§ Exercise goal: Report how many lines contain "imported", with no other words.
^^^^^^^^
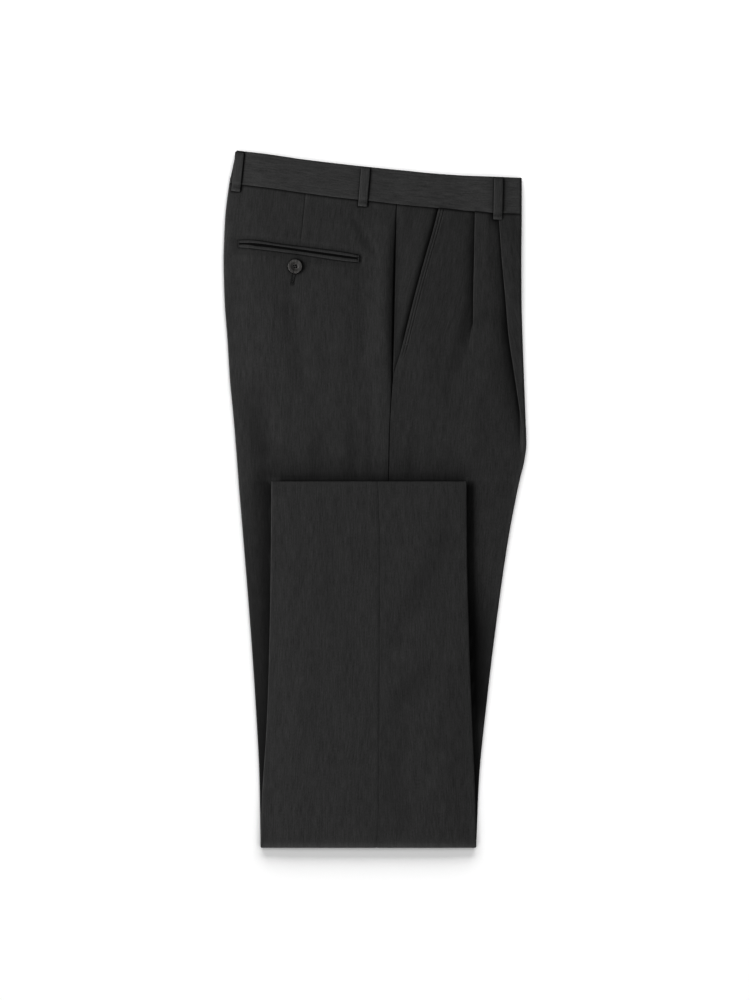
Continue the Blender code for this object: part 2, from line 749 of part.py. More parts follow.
def button():
    """A turned button with a raised rim, a dished middle and four thread holes."""
    x, y = BUTTON_PLACE
    around = (-BUTTON_RADIUS, 0.0, BUTTON_RADIUS)
    rest = max(back_top(x + dx, y + dy) for dx in around for dy in around)
    profile = ((0.0, BUTTON_FLOOR), (BUTTON_DISH - 1.2, BUTTON_FLOOR),
               (BUTTON_DISH, BUTTON_HEIGHT - 0.3),
               (BUTTON_RADIUS - 1.4, BUTTON_HEIGHT), (BUTTON_RADIUS - 0.4, BUTTON_HEIGHT - 0.4),
               (BUTTON_RADIUS, BUTTON_HEIGHT / 2), (BUTTON_RADIUS - 0.6, 0.3),
               (BUTTON_RADIUS - 1.6, 0.0), (0.0, 0.0))
    mesh = bpy.data.meshes.new("back_pocket_button")
    edges = [(i, i + 1) for i in range(len(profile) - 1)]
    mesh.from_pydata([(r * MM, 0.0, z * MM) for r, z in profile], edges, [])
    item = add_object("back_pocket_button", mesh, finish("button horn", (0.02, 0.02, 0.02), 0.3))
    item.location = (x * MM, y * MM, (rest + GAP) * MM)
    turned = item.modifiers.new("turned", "SCREW")
    turned.steps = BUTTON_STEPS
    turned.render_steps = BUTTON_STEPS
    turned.use_merge_vertices = True
    turned.merge_threshold = 0.00001
    for i in range(4):
        angle = math.pi * (0.25 + 0.5 * i)
        offset = (BUTTON_HOLE_RING * math.cos(angle), BUTTON_HOLE_RING * math.sin(angle))
        bpy.ops.mesh.primitive_cylinder_add(
            vertices=8, radius=BUTTON_HOLE * MM, depth=4.0 * BUTTON_HEIGHT * MM,
            location=((x + offset[0]) * MM, (y + offset[1]) * MM, rest * MM))
        drill = bpy.context.object
        drill.name = "thread_hole_%d" % (i + 1)
        drill.hide_render = True
        drill.display_type = "WIRE"
        for group in list(drill.users_collection):
            group.objects.unlink(drill)
        cutters.objects.link(drill)
        cut = item.modifiers.new(drill.name, "BOOLEAN")
        cut.object = drill
        cut.operation = "DIFFERENCE"


# ---------------------------------------------------------------- the garment

for item in list(bpy.data.objects):
    bpy.data.objects.remove(item)

parts = bpy.data.collections.new("pleated_dress_trousers")
cutters = bpy.data.collections.new("cutters")
for group in (parts, cutters):
    bpy.context.scene.collection.children.link(group)

right_leg()
left_leg()
hidden_layers()
waistband()
belt_loops()
welts()
button()
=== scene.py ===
from bisect import bisect
from functools import partial
from itertools import accumulate, product
from math import copysign, cos, hypot, pi, radians, sin, sqrt

import bpy
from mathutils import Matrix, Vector, noise


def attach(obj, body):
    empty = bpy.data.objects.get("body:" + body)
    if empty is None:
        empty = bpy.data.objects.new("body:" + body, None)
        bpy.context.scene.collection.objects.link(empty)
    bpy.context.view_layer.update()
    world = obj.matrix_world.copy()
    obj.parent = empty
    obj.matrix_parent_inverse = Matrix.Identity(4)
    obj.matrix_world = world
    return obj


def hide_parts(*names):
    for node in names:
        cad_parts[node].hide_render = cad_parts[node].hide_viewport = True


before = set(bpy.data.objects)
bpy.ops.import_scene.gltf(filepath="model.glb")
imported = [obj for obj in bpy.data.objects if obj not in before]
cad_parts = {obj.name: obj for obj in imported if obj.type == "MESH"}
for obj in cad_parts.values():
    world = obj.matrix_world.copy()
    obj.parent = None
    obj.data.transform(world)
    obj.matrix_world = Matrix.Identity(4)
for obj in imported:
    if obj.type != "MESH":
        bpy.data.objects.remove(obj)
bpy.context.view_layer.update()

MM = 0.001


# ------------
# Left leg. Its outer cloth is the underside of the folded trousers: a back panel and a front
# panel of charcoal worsted, joined at the side seam and pressed at the creases. They run from
# the waist along the table, round the knee fold, and back over the top to a turned hem.
# Sizes here and below are in millimetres.

WALL = 0.5  # one layer of worsted
LAYER_GAP = 0.3
LEG_LIP = 2.4  # height of a pressed leg at its crease
KNEE_ROUND = 7
KNEE_Y = -381.9 + KNEE_ROUND
TUCK_Y = KNEE_Y + 2  # where the right leg's cloth disappears into the fold
HEM_Y = 20.5
HEM_DEEP = 34
HEM_ROLL = 0.28  # the hem turns round on this radius
HIP_Y = 250  # rows of cloth are level below this, and fan out to the waist above
WAIST_ROW = 330
CROWN_REACH = 38
VALLEY_BACK = 26
VALLEY_FRONT = 9
INNER_STRIP = 24  # how far the cloth goes on inside a crease
TURN_STEPS = 12
SEAM_HALF = 0.03  # half the width of a closed seam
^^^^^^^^
§ Answer in full: 3